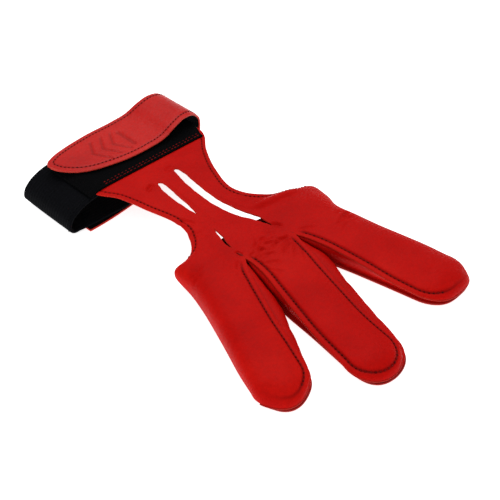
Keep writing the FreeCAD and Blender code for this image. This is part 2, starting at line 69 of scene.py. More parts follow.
class Place:
    """A flat frame: an origin and the two directions across and along, both level."""

    def __init__(self, origin, across):
        self.origin = np.array([origin[0], origin[1], 0.0])
        self.across = np.array([across[0], across[1], 0.0])
        self.along = np.array([-across[1], across[0], 0.0])

    def points(self, local):
        """Local (across, along, up) to the glove's own frame."""
        local = np.asarray(local, float)
        return (self.origin + local[..., 0:1] * self.across + local[..., 1:2] * self.along
                + local[..., 2:3] * UP)


def joint_place(name, back):
    """The frame of a joint that folds across the hand, its origin moved back from the fold along the hand."""
    joint = next(j for j in frame["joints"] if j["name"] == name)
    spot = np.array(joint["pos_m"]) / MM
    across = -np.array(joint["axis"])
    place = Place(spot, across)
    place.origin = place.origin - back * place.along
    return place


BEND_AT = {"index": 34.0, "middle": 40.0, "ring": 36.0}
KNUCKLE = joint_place("knuckle_fold", 0.0)
HAND = Place(KNUCKLE.origin[:2] + np.array([4.0, 5.0]), (1.0, 0.0))
CUFF = joint_place("wrist_fold", 18.0)
STALL = {name: joint_place(name + "_bend", BEND_AT[name]) for name in FINGERS}


# ---------------------------------------------------------------- curves

def smooth(low, high, x):
    """0 below low, 1 above high, and an easing 3t^2 - 2t^3 between."""
    t = np.clip((np.asarray(x, float) - low) / (high - low), 0.0, 1.0)
    return t * t * (3 - 2 * t)


def curve(knots, values, at):
    """A cubic through the values at the knots, each slope the mean slope of its neighbours."""
    knots = np.asarray(knots, float)
    values = np.asarray(values, float)
    at = np.asarray(at, float)
    slopes = np.gradient(values, knots, axis=0)
    i = np.clip(np.searchsorted(knots, at, side="right") - 1, 0, len(knots) - 2)
    h = knots[i + 1] - knots[i]
    t = np.clip((at - knots[i]) / h, 0.0, 1.0)
    if values.ndim > 1:
        h, t = h[:, None], t[:, None]
    return ((2 * t**3 - 3 * t**2 + 1) * values[i] + (t**3 - 2 * t**2 + t) * h * slopes[i]
            + (3 * t**2 - 2 * t**3) * values[i + 1] + (t**3 - t**2) * h * slopes[i + 1])


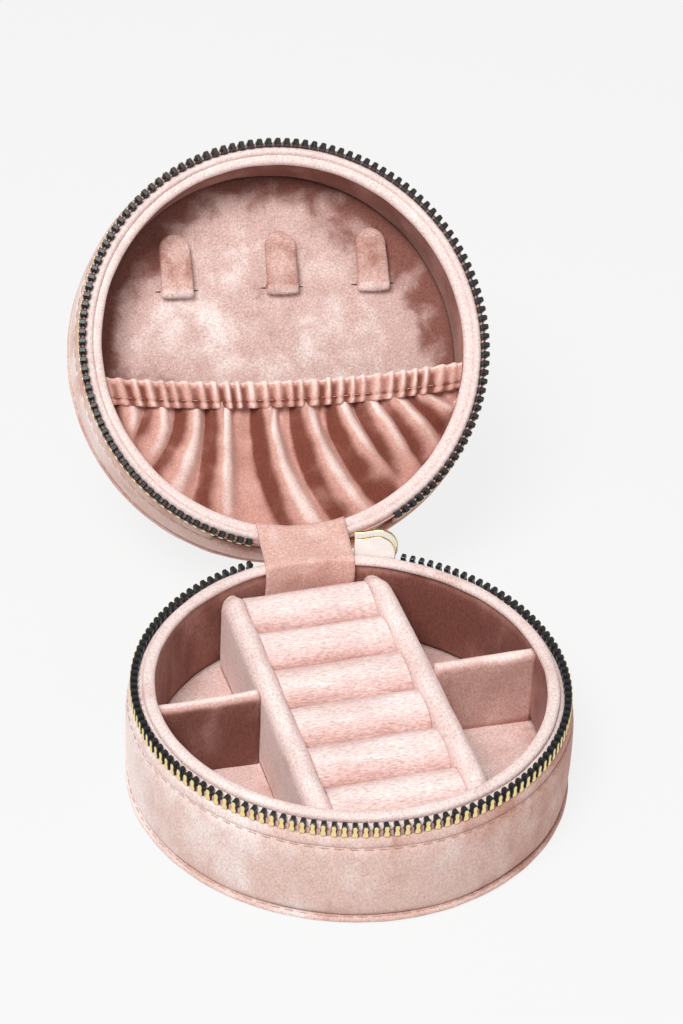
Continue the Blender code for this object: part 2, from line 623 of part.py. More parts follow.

* _What you need to do_
The answer should consist of the lines from the first line of the entries through the line with "local[..., 2:3] * UP)", copied exactly.

* _Solution for this problem_
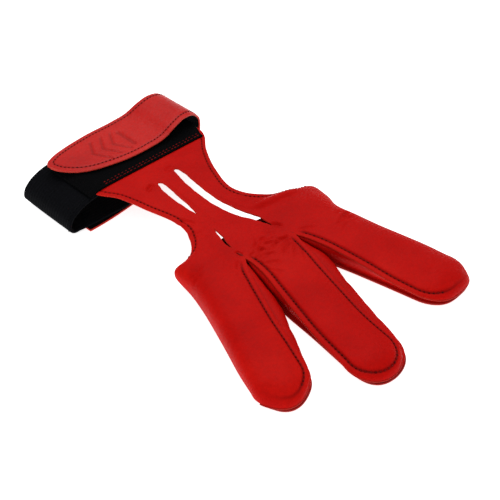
Keep writing the FreeCAD and Blender code for this image. This is part 2, starting at line 69 of scene.py. More parts follow.
class Place:
    """A flat frame: an origin and the two directions across and along, both level."""

    def __init__(self, origin, across):
        self.origin = np.array([origin[0], origin[1], 0.0])
        self.across = np.array([across[0], across[1], 0.0])
        self.along = np.array([-across[1], across[0], 0.0])

    def points(self, local):
        """Local (across, along, up) to the glove's own frame."""
        local = np.asarray(local, float)
        return (self.origin + local[..., 0:1] * self.across + local[..., 1:2] * self.along
                + local[..., 2:3] * UP)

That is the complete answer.